A long, lonely road in West Clare leads up to a graveyard on a hill in what could be the middle of nowhere. But it’s the centre of somewhere for the many souls buried here.
Killernan Graveyard is situated east of Quilty and north of Coore, in the townland of Killernan, Kilmurry Ibrickan Parish.
I can find very little about it on the internet so what I know was first told to me by my late uncle. The road, such as it is, stops short as it was here that the last man died before it was finished. It was built during the famine when work was scarce and food scarcer still. The road, such as it is, is the last work of many men. Their dying testament.
We climbed up the hill and over the wall in search of the grave where our grandparents and great-grandparents were buried. Three families, each connected to these four people, and therefore to each other. The photo is of my grandparents who are buried here also, although what can be read of the inscription mentions only my great-grandparents.
Mine’s a popular Irish name. I have three first cousins who share it. Seeing it written on someone else’s headstone reminds me that I want to be cremated.
I have the occasional, fleeting notion, of those buried waiting for visitors like patients in a hospital or old folks in a nursing home. I can see them trying to sit up when the gate creaks, wondering if today is going to be their day.
I trod on a lot of graves that day as there are no paths. There’s no way to walk around. The gravestones fit together like pieces in mad jigsaw puzzles, the flatness relieved in places by Celtic crosses. I said my hellos and apologised, hoping I’d be forgiven.
There’s a strange juxtaposition of past and present in Killernan as relatives of the dead come and add new stones to mark their passing. The newest grave I found was dated 1998, so perhaps the tombs are still being used.
My heart went out to this inscriber for forgetting the y in posterity and having to add the superscript. To get so far and then to miss.
It’s a curious word that seems to have caused some difficulty in this particular graveyard as I found a second instance, this time a misspelling (or perhaps an old spelling): For him and prosterity. For him and his descendants.
This Mary Murphy died the year I was born. It was a little unnerving seeing so many namesakes all with time served.
Another word used made me laugh aloud: alias.
Alias derives from the Latin aliās (short for aliās dictus – at other times called).

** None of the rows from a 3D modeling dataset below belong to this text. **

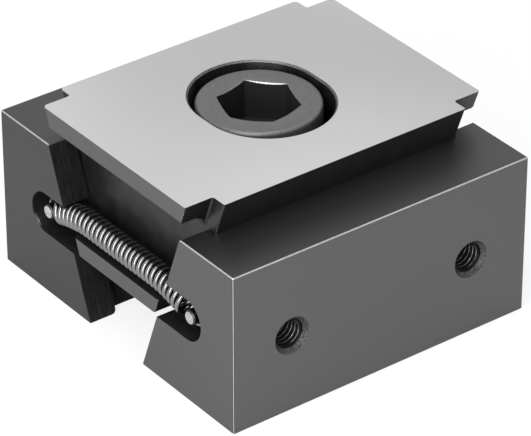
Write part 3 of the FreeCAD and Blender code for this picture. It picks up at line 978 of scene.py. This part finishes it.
@dataclass
class Studio:
    """The floor, the light and the camera of the photograph.

    Attributes:
        target: what the camera looks at, in metres.
        azimuth: the camera's angle about Z from the front, in degrees.
        elevation: its angle above the floor, in degrees.
        distance: from the target to the camera, in metres.
        lens: its focal length in mm.
        sensor: its sensor's width in mm.
        fill: the strength of the light from all round.
        glow: the share of pure white in the floor where the camera sees it.
        half_floor: half the floor's width, in metres.
        softboxes: the lamps.
    """

    target: tuple[float, float, float] = (0.00497, 0.00453, 0.0102)
    azimuth: float = -37.17
    elevation: float = 32.28
    distance: float = 0.72106
    lens: float = 255.9
    sensor: float = 36.0
    fill: float = 0.66
    glow: float = 0.8
    half_floor: float = 1.5
    softboxes: tuple[Softbox, ...] = (
        Softbox("softbox_above", (-0.12, -0.10, 0.52), (0.24, 0.6), 1.3),
        Softbox("softbox_beside", (-0.40, -0.20, 0.24), (0.2, 0.5), 2.7),
    )

    def back(self) -> Vector:
        """Return the direction from the target to the camera."""
        turn, rise = math.radians(self.azimuth), math.radians(self.elevation)
        return Vector((math.sin(turn) * math.cos(rise), -math.cos(turn) * math.cos(rise),
                       math.sin(rise)))

    def camera(self) -> None:
        """Set the camera at the photograph's angle and distance."""
        data = bpy.data.cameras.new("camera")
        data.lens = self.lens
        data.sensor_fit = "HORIZONTAL"
        data.sensor_width = self.sensor
        data.clip_start = 0.01
        data.clip_end = 20.0
        camera = bpy.data.objects.new("camera", data)
        camera.location = Vector(self.target) + self.back() * self.distance
        camera.rotation_euler = self.back().to_track_quat("Z", "Y").to_euler()
        bpy.context.scene.collection.objects.link(camera)
        bpy.context.scene.camera = camera

    def floor(self) -> None:
        """Lay a plain pale floor under the jaws."""
        half = self.half_floor
        mesh = bpy.data.meshes.new("floor")
        mesh.from_pydata([(-half, -half, 0), (half, -half, 0), (half, half, 0), (-half, half, 0)],
                         [], [(0, 1, 2, 3)])
        material = bpy.data.materials.new("pale_painted_floor")
        material.use_nodes = True
        tree = material.node_tree
        tree.nodes.clear()
        paint = add_node(tree, "ShaderNodeBsdfDiffuse", {"Color": linear("#f4f4f4")})
        white = add_node(tree, "ShaderNodeEmission", {"Color": linear("#ffffff"), "Strength": 1.0})
        seen = add_node(tree, "ShaderNodeLightPath", output="Is Camera Ray")
        share = add_node(tree, "ShaderNodeMath", {0: seen, 1: self.glow}, operation="MULTIPLY")
        both = add_node(tree, "ShaderNodeMixShader", {0: share, 1: paint, 2: white})
        add_node(tree, "ShaderNodeOutputMaterial", {"Surface": both})
        mesh.materials.append(material)
        floor = bpy.data.objects.new("floor", mesh)
        bpy.context.scene.collection.objects.link(floor)
        floor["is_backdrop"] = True

    def world(self) -> None:
        """Surround the clamp with even light, and show pure white to the camera and in metal."""
        world = bpy.data.worlds.new("studio")
        world.use_nodes = True
        tree = world.node_tree
        tree.nodes.clear()
        camera, glossy, through = [
            add_node(tree, "ShaderNodeLightPath", output=name)
            for name in ("Is Camera Ray", "Is Glossy Ray", "Is Transmission Ray")]
        seen = add_node(tree, "ShaderNodeMath", {0: camera, 1: glossy}, operation="ADD")
        white = add_node(tree, "ShaderNodeMath", {0: seen, 1: through}, operation="ADD",
                         use_clamp=True)
        strength = add_node(tree, "ShaderNodeMapRange",
                            {"Value": white, "To Min": self.fill, "To Max": 1.0})
        light = add_node(tree, "ShaderNodeBackground",
                         {"Color": linear("#ffffff"), "Strength": strength})
        add_node(tree, "ShaderNodeOutputWorld", {"Surface": light})
        bpy.context.scene.world = world

    def build(self) -> None:
        """Set everything up, and show the colours as they are."""
        self.camera()
        self.floor()
        self.world()
        for softbox in self.softboxes:
            softbox.build()
        bpy.context.scene.view_settings.view_transform = "Standard"


def corners(bounds: Sequence[Vector]) -> list[list[float]]:
    """Return a box's two corners as plain lists of numbers."""
    return [[float(value) for value in corner] for corner in bounds]


def main() -> dict[str, list[list[float]]]:
    """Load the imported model, build each piece and set up the studio.

    Returns:
        The boxes of the CAD model and of the dressed model.
    """
    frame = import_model()
    sizes = {"cad": corners(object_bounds())}
    Studio().build()
    Dressing().apply(frame["nodes"])
    CoilSpring("left_coil_spring", "left_spring", -SPRING_X).build()
    CoilSpring("right_coil_spring", "right_spring", SPRING_X).build()
    SocketScrew().build()
    BoltThreads("front_bolt_threads", "front_jaw", FRONT_FACE, 1.0).build()
    BoltThreads("rear_bolt_threads", "rear_jaw", REAR_FACE, -1.0).build()
    sizes["visual"] = corners(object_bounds())
    LOG.info("sizes %s", sizes)
    return sizes


if __name__ == "__main__":
    logging.basicConfig(level=logging.INFO, format="%(name)s: %(message)s")
    main()
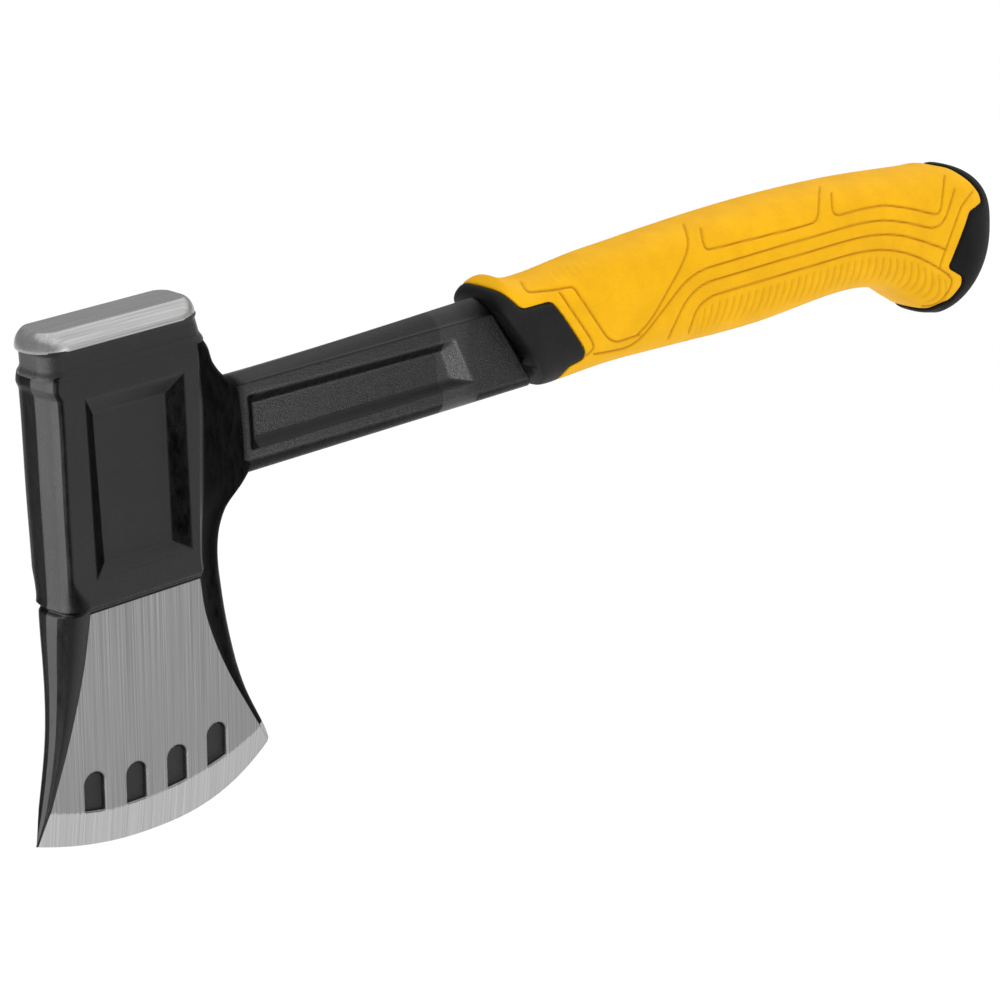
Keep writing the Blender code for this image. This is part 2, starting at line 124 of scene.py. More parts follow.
# Shank
SHANK_START_X = 31.0
SHANK_HALF = 5.2
SHANK_TOP_Z = -25.1
SHANK_CROWN = [(31.0, -24.9), (65.0, -24.2), (90.0, -23.5), (110.0, -22.9), (125.0, -22.6)]
SHANK_BOTTOM_Z = -51.0
SHANK_TOP_EDGE = [(31.0, -26.2), (125.0, -27.8)]
SHANK_LOW_EDGE = [(31.0, -45.6), (131.0, -47.1)]
SHANK_RIM_TOP = [(37.3, -29.2), (105.3, -30.6)]
SHANK_RIM_BOTTOM = [(37.3, -43.6), (111.4, -43.6)]
RECESS_START_X, RECESS_TOP_Z = SHANK_RIM_TOP[0]
RECESS_BOTTOM_Z = SHANK_RIM_BOTTOM[0][1]
RECESS_FRONT_RUN = 2.6
RECESS_END = (105.3, 111.4)  # x of the slanted rear end at its top and its bottom, at the rim
RECESS_FLOOR_END = (101.6, 106.2)
SHANK_FLOOR_TOP = [(39.6, -32.4), (103.6, -33.6)]
SHANK_FLOOR_BOTTOM = [(39.6, -41.4), (107.3, -41.9)]
SHANK_FLOOR_HALF = 3.1
THIN_SCALE = 0.3
PLAIN_END = (101.0, 113.0)  # stretch round the rear end of the recess where the coat has no scale
SHANK_END_X = 124.7
SHANK_SLANT = 0.59
SLANT_START_X = 110.5
TANG_END_X = 284.0
TANG_HALF = 3.0
TANG_CORNER = 0.8
TANG_HEIGHT = [(110.0, 17.0), (160.0, 17.0), (176.0, 12.0), (205.0, 12.0), (222.0, 17.0),
               (262.0, 15.0), (284.0, 12.0)]

# Grip
GRIP_START_X = 126.0
GRIP_AXIS_Z = -35.0
GRIP_END_X = 319.2
GRIP_END_Z = -41.0
BUTT_TOP_X = 290.0
BUTT_BOTTOM_X = 296.0
BUTT_SIDE_X = 299.0
BUTT_FINE_END = 306.0  # where the grooves of the butt end
BUTT_FULL = 2.0
BUTT_SLOPED = 1.75
GRIP_TOP = [(126.0, -18.0), (131.0, -18.3), (140.0, -20.9), (163.0, -18.9), (215.0, -17.0),
            (255.0, -18.0), (290.0, -21.0)]
GRIP_BOTTOM = [(126.0, -51.0), (160.0, -50.2), (215.0, -52.1), (250.0, -50.8), (264.0, -51.9),
               (273.5, -55.0), (282.0, -60.4), (289.0, -64.6), (295.5, -66.4)]
GRIP_HALF = [(126.0, 12.1), (140.0, 11.6), (150.0, 11.7), (200.0, 12.6), (255.0, 12.5), (290.0, 13.3)]
GRIP_SLANT = [(126.0, 0.58), (135.0, 0.54), (150.0, 0.34), (170.0, 0.0), (180.0, 0.0)]
GRIP_LIP = 3.6
GRIP_LIP_SIDE = 0.22
GRIP_LIP_BELOW = 0.12
GRIP_SQUARE = 2.7
CORE_SKIN = 3.2
CORE_START_X = 134.0
CORE_END_X = 296.0
GAP = 0.3
# Part lines of the mouldings, seen from the side: corner radius, then the line
COLLAR_EDGE = (1.6, [(115.0, -14.0), (120.4, -20.6), (124.8, -25.9), (136.2, -26.4), (147.0, -42.6),
                     (146.8, -44.7), (141.6, -45.7), (140.4, -47.6), (141.0, -56.0)])
BUTT_EDGE = (1.2, [(285.0, -14.0), (290.5, -19.6), (300.6, -22.6), (305.6, -27.2), (308.6, -31.4),
                   (308.5, -34.2), (301.2, -35.2), (291.5, -50.0), (298.0, -54.0), (298.6, -57.2),
                   (295.0, -61.2), (288.5, -63.6), (281.5, -62.2), (276.4, -58.6), (272.0, -63.0)])


# ---- helpers

def curve(points, at):
    """Smooth curve through (position, value) points, held constant past its ends."""
    rows = sorted(points)
    if at <= rows[0][0]:
        return rows[0][1]
    if at >= rows[-1][0]:
        return rows[-1][1]
    i = max(k for k in range(len(rows) - 1) if rows[k][0] <= at)
    width = rows[i + 1][0] - rows[i][0]
    t = (at - rows[i][0]) / width
    ends = []
    for k in (i, i + 1):
        before = rows[max(k - 1, 0)]
        after = rows[min(k + 1, len(rows) - 1)]
        ends.append((after[1] - before[1]) / (after[0] - before[0]) * width)
    low = rows[i][1]
    high = rows[i + 1][1]
    return (low * (2 * t**3 - 3 * t**2 + 1) + ends[0] * (t**3 - 2 * t**2 + t)
            + high * (3 * t**2 - 2 * t**3) + ends[1] * (t**3 - t**2))


def blend(low, high, t):
    return low + (high - low) * t


def line(points, at):
    """Straight line through two (position, value) points."""
    (a, low), (b, high) = points
    return blend(low, high, (at - a) / (b - a))


def link(item):
    bpy.context.scene.collection.objects.link(item)
    return item


def make_piece(name, mesh):
    """Object from a bmesh in metres."""
    bmesh.ops.recalc_face_normals(mesh, faces=mesh.faces)
    data = bpy.data.meshes.new(name)
    mesh.to_mesh(data)
    mesh.free()
    data.shade_smooth()
    return link(bpy.data.objects.new(name, data))


def boolean(item, operation, tool):
    """Cut a piece with a tool, or keep only what the two share."""
    step = item.modifiers.new("cut", "BOOLEAN")
    step.operation = operation
    step.solver = "MANIFOLD"
    step.object = tool
    graph = bpy.context.evaluated_depsgraph_get()
    data = bpy.data.meshes.new_from_object(item.evaluated_get(graph))
    item.modifiers.clear()
    item.data = data


# Every surface below is a grid of points, rows by columns, in millimetres.
SHARP_ANGLE = math.radians(58.0)  # creases steeper than this stay sharp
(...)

Née is the feminine past particle of the French, naître, to be born from the Latin nasci. I have only a handful of regrets in my life and one is not taking Latin in school. It would have saved me wanting to watch reruns of Alias Smith and Jones.
The newness on some graves added clarity. Many of the gravestones are old and weathered, the inscriptions faded by centuries of rain and hail. The headstones seem to be faring better.
In this one, the inconsistency is compelling. Birth replaced by death replaced by baptism – is there an order of importance there I wonder.
The gravestones (the horizontal slabs) and Celtic cross headstones I’m familiar with. The gabled tombs not so much. That said, I love the idea of having a house of sorts to while out my post-soul release; it’s much more appealing than being six feet under. And to get a new roof – that’d be a bonus.
And yet there was a sense of prison about some of them, with their metal doors, locked up for eternity. I wonder if they still have the key.
No graveyard in the west of Ireland worth its salt would be without a holy well and Killernan is no exception. It has two. One, dedicated to Our Lady, is well attended. The other, and more poignant, is one dedicated to a St Earnan. There are at least four saints with that spelling and another 21 with variations like Ernin, Ernan, and Ernain. The rabbit hole is here if you’d like to go down it.
And, while you’re at it, perhaps you can give me some context for this Irish epitaph on the grave of Patrick O’Neill of Shanavoe who died on 28 January 1914 aged 58, his headstone erected by his friends and fellow nationalists: Bhí and casán garbh ach díreach – the turn was rough but straight.
It’s a beautiful spot, one I could spend longer in than the rain allowed. So much history, so many stories, so many memories.